[Records]
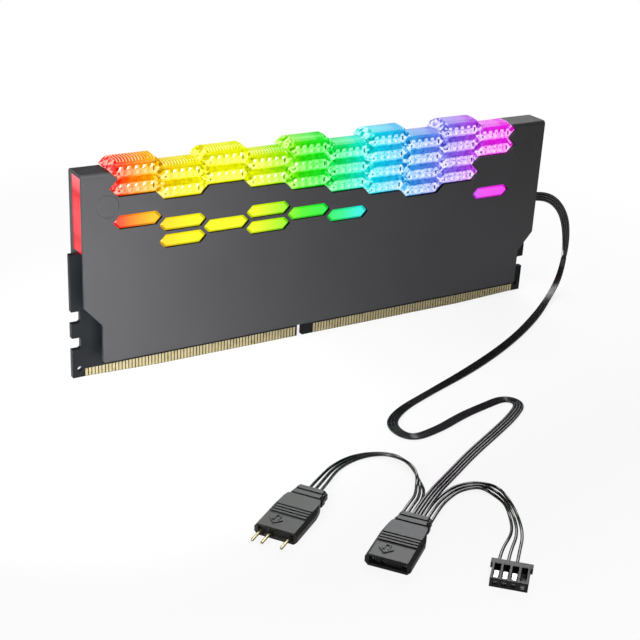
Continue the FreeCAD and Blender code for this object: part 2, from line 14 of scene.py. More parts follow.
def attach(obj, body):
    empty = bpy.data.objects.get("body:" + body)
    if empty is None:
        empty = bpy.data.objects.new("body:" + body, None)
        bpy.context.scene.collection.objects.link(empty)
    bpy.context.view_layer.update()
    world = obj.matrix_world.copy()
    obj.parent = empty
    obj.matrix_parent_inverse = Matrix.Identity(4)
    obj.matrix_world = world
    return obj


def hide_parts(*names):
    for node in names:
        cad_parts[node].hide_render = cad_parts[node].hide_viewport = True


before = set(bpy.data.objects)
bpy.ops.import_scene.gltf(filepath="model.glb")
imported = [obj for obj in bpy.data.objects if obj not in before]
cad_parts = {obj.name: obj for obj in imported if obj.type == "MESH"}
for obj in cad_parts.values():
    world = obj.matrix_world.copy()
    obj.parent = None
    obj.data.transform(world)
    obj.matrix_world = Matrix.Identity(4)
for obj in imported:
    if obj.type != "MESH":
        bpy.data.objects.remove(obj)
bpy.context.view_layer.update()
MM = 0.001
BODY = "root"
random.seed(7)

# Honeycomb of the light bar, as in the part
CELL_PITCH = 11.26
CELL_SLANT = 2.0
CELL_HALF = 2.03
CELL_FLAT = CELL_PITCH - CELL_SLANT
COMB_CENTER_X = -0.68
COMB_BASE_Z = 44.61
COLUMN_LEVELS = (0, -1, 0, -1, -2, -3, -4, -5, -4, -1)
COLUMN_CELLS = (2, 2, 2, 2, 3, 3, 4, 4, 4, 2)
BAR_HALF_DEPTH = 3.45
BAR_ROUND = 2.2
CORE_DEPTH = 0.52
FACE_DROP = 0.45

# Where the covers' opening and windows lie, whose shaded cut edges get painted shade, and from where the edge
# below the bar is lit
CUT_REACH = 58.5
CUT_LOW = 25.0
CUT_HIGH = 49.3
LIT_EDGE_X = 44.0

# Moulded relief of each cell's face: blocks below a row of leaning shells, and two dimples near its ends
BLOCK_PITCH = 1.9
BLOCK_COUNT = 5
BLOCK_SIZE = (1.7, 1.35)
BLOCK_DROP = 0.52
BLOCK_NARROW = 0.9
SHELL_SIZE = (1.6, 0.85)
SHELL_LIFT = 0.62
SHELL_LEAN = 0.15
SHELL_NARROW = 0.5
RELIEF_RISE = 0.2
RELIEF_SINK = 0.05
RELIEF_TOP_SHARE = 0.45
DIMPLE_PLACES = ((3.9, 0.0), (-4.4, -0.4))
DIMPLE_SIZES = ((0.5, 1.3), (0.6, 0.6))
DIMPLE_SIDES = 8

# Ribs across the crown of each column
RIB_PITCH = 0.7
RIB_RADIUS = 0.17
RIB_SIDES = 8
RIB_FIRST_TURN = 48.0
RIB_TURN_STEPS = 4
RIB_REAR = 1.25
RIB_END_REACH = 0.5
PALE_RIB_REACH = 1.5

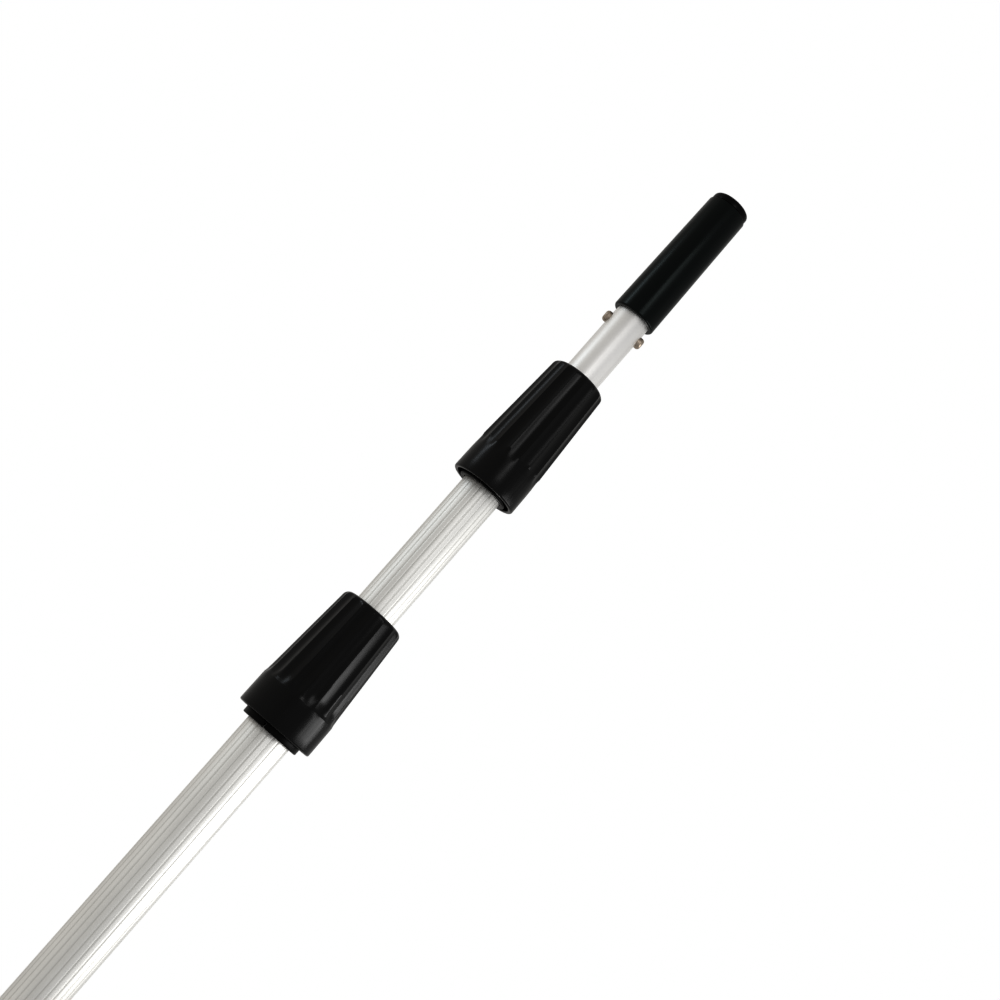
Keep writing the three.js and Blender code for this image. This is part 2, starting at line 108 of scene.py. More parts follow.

**Exercise aim:** Nothing in the data may differ; print all of it exactly as written.

**Full solution:**
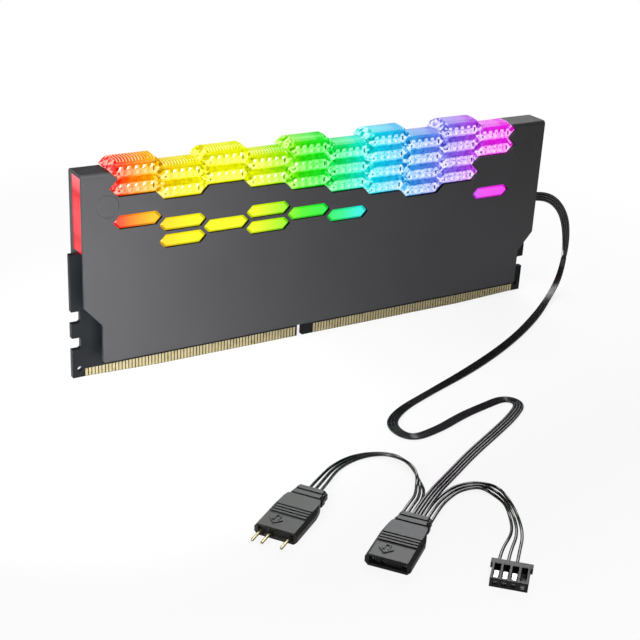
Continue the FreeCAD and Blender code for this object: part 2, from line 14 of scene.py. More parts follow.
def attach(obj, body):
    empty = bpy.data.objects.get("body:" + body)
    if empty is None:
        empty = bpy.data.objects.new("body:" + body, None)
        bpy.context.scene.collection.objects.link(empty)
    bpy.context.view_layer.update()
    world = obj.matrix_world.copy()
    obj.parent = empty
    obj.matrix_parent_inverse = Matrix.Identity(4)
    obj.matrix_world = world
    return obj


def hide_parts(*names):
    for node in names:
        cad_parts[node].hide_render = cad_parts[node].hide_viewport = True


before = set(bpy.data.objects)
bpy.ops.import_scene.gltf(filepath="model.glb")
imported = [obj for obj in bpy.data.objects if obj not in before]
cad_parts = {obj.name: obj for obj in imported if obj.type == "MESH"}
for obj in cad_parts.values():
    world = obj.matrix_world.copy()
    obj.parent = None
    obj.data.transform(world)
    obj.matrix_world = Matrix.Identity(4)
for obj in imported:
    if obj.type != "MESH":
        bpy.data.objects.remove(obj)
bpy.context.view_layer.update()
MM = 0.001
BODY = "root"
random.seed(7)

# Honeycomb of the light bar, as in the part
CELL_PITCH = 11.26
CELL_SLANT = 2.0
CELL_HALF = 2.03
CELL_FLAT = CELL_PITCH - CELL_SLANT
COMB_CENTER_X = -0.68
COMB_BASE_Z = 44.61
COLUMN_LEVELS = (0, -1, 0, -1, -2, -3, -4, -5, -4, -1)
COLUMN_CELLS = (2, 2, 2, 2, 3, 3, 4, 4, 4, 2)
BAR_HALF_DEPTH = 3.45
BAR_ROUND = 2.2
CORE_DEPTH = 0.52
FACE_DROP = 0.45

# Where the covers' opening and windows lie, whose shaded cut edges get painted shade, and from where the edge
# below the bar is lit
CUT_REACH = 58.5
CUT_LOW = 25.0
CUT_HIGH = 49.3
LIT_EDGE_X = 44.0

# Moulded relief of each cell's face: blocks below a row of leaning shells, and two dimples near its ends
BLOCK_PITCH = 1.9
BLOCK_COUNT = 5
BLOCK_SIZE = (1.7, 1.35)
BLOCK_DROP = 0.52
BLOCK_NARROW = 0.9
SHELL_SIZE = (1.6, 0.85)
SHELL_LIFT = 0.62
SHELL_LEAN = 0.15
SHELL_NARROW = 0.5
RELIEF_RISE = 0.2
RELIEF_SINK = 0.05
RELIEF_TOP_SHARE = 0.45
DIMPLE_PLACES = ((3.9, 0.0), (-4.4, -0.4))
DIMPLE_SIZES = ((0.5, 1.3), (0.6, 0.6))
DIMPLE_SIDES = 8

# Ribs across the crown of each column
RIB_PITCH = 0.7
RIB_RADIUS = 0.17
RIB_SIDES = 8
RIB_FIRST_TURN = 48.0
RIB_TURN_STEPS = 4
RIB_REAR = 1.25
RIB_END_REACH = 0.5
PALE_RIB_REACH = 1.5

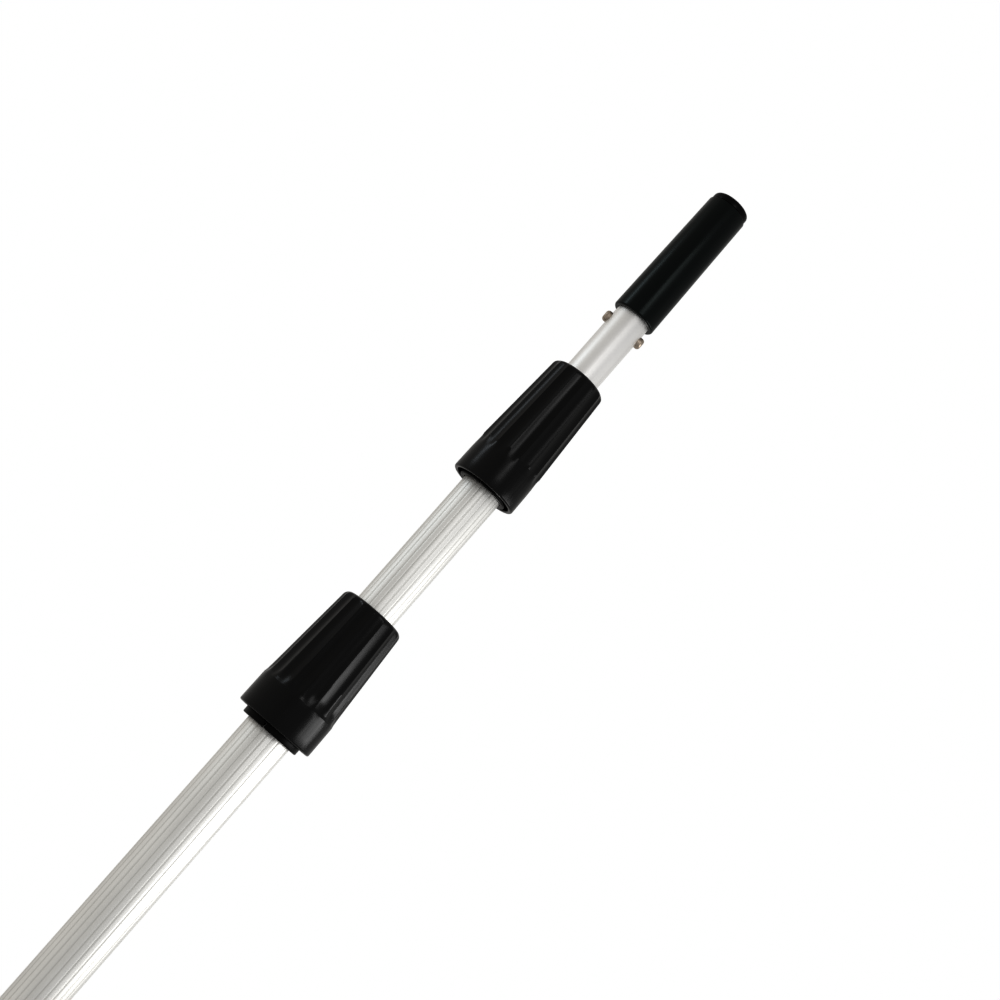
Keep writing the three.js and Blender code for this image. This is part 2, starting at line 108 of scene.py. More parts follow.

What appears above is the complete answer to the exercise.